--- BEGIN ---

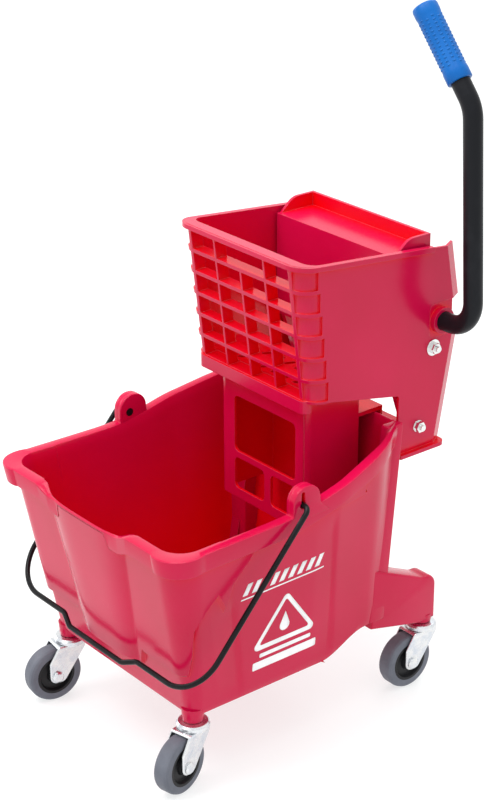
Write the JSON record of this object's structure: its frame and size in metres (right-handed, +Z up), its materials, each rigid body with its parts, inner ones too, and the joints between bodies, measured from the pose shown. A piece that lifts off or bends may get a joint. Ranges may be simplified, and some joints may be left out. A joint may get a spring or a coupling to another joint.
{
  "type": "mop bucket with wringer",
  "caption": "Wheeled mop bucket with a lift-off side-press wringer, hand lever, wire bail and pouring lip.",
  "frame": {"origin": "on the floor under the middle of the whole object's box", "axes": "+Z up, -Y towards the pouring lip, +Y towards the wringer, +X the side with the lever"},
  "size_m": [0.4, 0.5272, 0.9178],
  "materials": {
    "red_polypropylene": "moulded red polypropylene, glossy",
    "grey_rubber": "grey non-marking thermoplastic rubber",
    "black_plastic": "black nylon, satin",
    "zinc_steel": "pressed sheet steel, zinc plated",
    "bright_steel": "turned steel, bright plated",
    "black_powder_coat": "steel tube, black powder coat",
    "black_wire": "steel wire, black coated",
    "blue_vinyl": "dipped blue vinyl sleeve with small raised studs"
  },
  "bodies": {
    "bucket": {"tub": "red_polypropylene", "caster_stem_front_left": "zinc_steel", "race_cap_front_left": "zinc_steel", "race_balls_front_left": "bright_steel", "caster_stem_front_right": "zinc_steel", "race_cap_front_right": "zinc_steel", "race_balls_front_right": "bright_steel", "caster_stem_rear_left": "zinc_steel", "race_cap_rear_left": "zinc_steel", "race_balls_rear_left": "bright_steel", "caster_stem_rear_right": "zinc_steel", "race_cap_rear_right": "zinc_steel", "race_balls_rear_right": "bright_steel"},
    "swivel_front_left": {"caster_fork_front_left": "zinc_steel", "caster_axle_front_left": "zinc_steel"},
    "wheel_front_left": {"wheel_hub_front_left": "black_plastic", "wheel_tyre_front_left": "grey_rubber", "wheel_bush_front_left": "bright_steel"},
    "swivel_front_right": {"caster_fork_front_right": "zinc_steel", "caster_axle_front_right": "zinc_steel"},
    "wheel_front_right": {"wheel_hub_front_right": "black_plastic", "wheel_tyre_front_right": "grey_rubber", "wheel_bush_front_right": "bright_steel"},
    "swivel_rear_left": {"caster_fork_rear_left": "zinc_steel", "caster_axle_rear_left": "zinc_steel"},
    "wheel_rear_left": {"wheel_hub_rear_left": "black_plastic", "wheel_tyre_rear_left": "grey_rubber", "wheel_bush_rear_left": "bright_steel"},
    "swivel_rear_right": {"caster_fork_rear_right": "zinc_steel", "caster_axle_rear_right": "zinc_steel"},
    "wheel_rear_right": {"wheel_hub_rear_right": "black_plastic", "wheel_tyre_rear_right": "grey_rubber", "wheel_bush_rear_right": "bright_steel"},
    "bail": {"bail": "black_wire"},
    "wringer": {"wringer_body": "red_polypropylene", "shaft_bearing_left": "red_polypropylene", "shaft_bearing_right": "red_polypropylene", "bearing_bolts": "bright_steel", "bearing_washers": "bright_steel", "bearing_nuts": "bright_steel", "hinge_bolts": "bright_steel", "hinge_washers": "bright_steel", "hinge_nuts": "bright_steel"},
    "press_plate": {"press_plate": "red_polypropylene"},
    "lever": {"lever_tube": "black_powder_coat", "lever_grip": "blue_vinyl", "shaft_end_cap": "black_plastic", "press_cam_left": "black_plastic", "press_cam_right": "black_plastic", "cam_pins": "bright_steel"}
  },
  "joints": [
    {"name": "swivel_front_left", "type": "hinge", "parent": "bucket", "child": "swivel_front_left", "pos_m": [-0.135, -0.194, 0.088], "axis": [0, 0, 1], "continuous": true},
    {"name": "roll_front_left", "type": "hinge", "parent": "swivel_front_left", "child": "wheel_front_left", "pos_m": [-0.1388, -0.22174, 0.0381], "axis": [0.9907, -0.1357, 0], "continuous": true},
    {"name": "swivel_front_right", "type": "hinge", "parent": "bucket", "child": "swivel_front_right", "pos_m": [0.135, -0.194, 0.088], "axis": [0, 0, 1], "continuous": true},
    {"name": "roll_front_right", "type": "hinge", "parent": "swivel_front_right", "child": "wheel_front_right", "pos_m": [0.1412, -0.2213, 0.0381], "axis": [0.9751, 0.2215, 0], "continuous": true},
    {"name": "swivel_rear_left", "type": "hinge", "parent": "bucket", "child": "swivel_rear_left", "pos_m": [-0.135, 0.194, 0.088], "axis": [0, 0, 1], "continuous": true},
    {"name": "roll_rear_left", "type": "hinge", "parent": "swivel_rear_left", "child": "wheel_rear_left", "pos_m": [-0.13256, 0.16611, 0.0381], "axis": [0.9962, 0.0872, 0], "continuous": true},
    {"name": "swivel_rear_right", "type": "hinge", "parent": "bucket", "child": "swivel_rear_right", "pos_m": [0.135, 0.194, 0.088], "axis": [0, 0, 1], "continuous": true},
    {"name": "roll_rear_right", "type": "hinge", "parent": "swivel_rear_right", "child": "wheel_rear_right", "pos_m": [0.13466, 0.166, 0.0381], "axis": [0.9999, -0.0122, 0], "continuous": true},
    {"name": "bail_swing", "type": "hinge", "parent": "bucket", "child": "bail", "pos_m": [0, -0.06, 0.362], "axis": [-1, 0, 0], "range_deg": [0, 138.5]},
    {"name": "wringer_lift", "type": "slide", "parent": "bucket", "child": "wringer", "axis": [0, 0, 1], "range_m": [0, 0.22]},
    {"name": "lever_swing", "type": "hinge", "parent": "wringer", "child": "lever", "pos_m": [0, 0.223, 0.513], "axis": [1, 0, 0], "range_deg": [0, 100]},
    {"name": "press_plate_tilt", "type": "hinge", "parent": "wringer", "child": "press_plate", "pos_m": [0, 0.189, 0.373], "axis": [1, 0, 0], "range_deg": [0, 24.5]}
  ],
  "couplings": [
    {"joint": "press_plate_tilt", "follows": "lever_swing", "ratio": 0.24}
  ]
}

--- END ---
--- BEGIN ---

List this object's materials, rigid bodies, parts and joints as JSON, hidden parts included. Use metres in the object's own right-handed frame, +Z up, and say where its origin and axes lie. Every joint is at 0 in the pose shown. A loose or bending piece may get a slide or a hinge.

--- END ---
--- BEGIN ---

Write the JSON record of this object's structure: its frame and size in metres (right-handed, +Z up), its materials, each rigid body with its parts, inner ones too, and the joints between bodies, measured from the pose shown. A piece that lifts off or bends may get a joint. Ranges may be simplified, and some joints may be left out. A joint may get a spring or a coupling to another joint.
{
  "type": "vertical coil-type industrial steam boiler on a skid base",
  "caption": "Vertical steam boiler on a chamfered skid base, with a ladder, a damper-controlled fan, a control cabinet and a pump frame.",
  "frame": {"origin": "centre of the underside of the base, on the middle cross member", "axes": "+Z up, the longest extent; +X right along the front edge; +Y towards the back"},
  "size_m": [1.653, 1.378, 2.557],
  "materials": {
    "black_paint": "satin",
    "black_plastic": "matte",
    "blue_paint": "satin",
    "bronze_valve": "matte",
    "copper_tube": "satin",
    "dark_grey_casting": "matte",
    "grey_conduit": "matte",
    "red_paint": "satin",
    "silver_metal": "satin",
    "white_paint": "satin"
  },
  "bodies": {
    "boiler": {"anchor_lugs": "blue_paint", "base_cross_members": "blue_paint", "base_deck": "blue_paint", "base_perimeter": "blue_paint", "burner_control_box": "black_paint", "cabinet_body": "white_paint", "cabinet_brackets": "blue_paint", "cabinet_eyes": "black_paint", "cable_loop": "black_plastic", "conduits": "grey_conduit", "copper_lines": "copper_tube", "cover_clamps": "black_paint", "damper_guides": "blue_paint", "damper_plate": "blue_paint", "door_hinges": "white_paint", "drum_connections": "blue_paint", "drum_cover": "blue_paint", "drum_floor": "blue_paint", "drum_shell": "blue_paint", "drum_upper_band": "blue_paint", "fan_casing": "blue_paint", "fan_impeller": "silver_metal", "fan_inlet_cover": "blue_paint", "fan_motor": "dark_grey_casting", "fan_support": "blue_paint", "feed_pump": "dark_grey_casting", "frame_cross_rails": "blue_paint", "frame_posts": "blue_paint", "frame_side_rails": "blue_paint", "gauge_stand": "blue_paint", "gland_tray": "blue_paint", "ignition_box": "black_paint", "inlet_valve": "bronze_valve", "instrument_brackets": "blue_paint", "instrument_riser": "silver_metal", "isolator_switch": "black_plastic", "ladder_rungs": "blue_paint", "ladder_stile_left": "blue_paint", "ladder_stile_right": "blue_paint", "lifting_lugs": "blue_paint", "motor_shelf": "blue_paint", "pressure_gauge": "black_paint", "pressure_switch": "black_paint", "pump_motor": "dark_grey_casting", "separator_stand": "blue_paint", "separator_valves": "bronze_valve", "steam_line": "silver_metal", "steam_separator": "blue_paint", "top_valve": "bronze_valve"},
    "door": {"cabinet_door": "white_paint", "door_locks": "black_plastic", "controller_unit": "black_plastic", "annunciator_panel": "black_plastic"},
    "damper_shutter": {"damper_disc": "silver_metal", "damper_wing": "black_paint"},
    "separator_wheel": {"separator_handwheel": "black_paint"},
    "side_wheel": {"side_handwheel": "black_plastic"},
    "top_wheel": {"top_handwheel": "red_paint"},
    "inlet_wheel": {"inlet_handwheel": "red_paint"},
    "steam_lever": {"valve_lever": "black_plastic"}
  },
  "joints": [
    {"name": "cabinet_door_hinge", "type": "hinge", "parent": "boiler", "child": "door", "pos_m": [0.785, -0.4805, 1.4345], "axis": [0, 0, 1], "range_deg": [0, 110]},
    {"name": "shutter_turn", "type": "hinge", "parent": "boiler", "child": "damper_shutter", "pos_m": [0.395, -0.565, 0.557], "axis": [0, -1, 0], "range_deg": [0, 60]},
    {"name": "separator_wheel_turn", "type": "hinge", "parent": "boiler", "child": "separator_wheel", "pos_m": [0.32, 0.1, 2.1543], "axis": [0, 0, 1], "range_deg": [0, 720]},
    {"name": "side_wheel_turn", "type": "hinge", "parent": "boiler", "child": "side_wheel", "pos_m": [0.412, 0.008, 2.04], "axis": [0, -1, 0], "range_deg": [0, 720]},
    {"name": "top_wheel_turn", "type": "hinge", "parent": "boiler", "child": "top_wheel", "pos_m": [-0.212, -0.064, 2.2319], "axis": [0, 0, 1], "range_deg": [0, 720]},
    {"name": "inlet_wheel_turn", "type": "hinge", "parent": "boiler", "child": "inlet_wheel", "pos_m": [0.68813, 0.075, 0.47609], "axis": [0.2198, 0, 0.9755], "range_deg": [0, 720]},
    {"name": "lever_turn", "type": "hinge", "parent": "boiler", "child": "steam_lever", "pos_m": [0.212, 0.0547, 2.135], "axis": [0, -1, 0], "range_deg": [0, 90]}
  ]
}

--- END ---

▸ **What the task asks**: Find and count the lines of the data that include the string "with", and report that figure by itself.

▸ **Correct response**: 7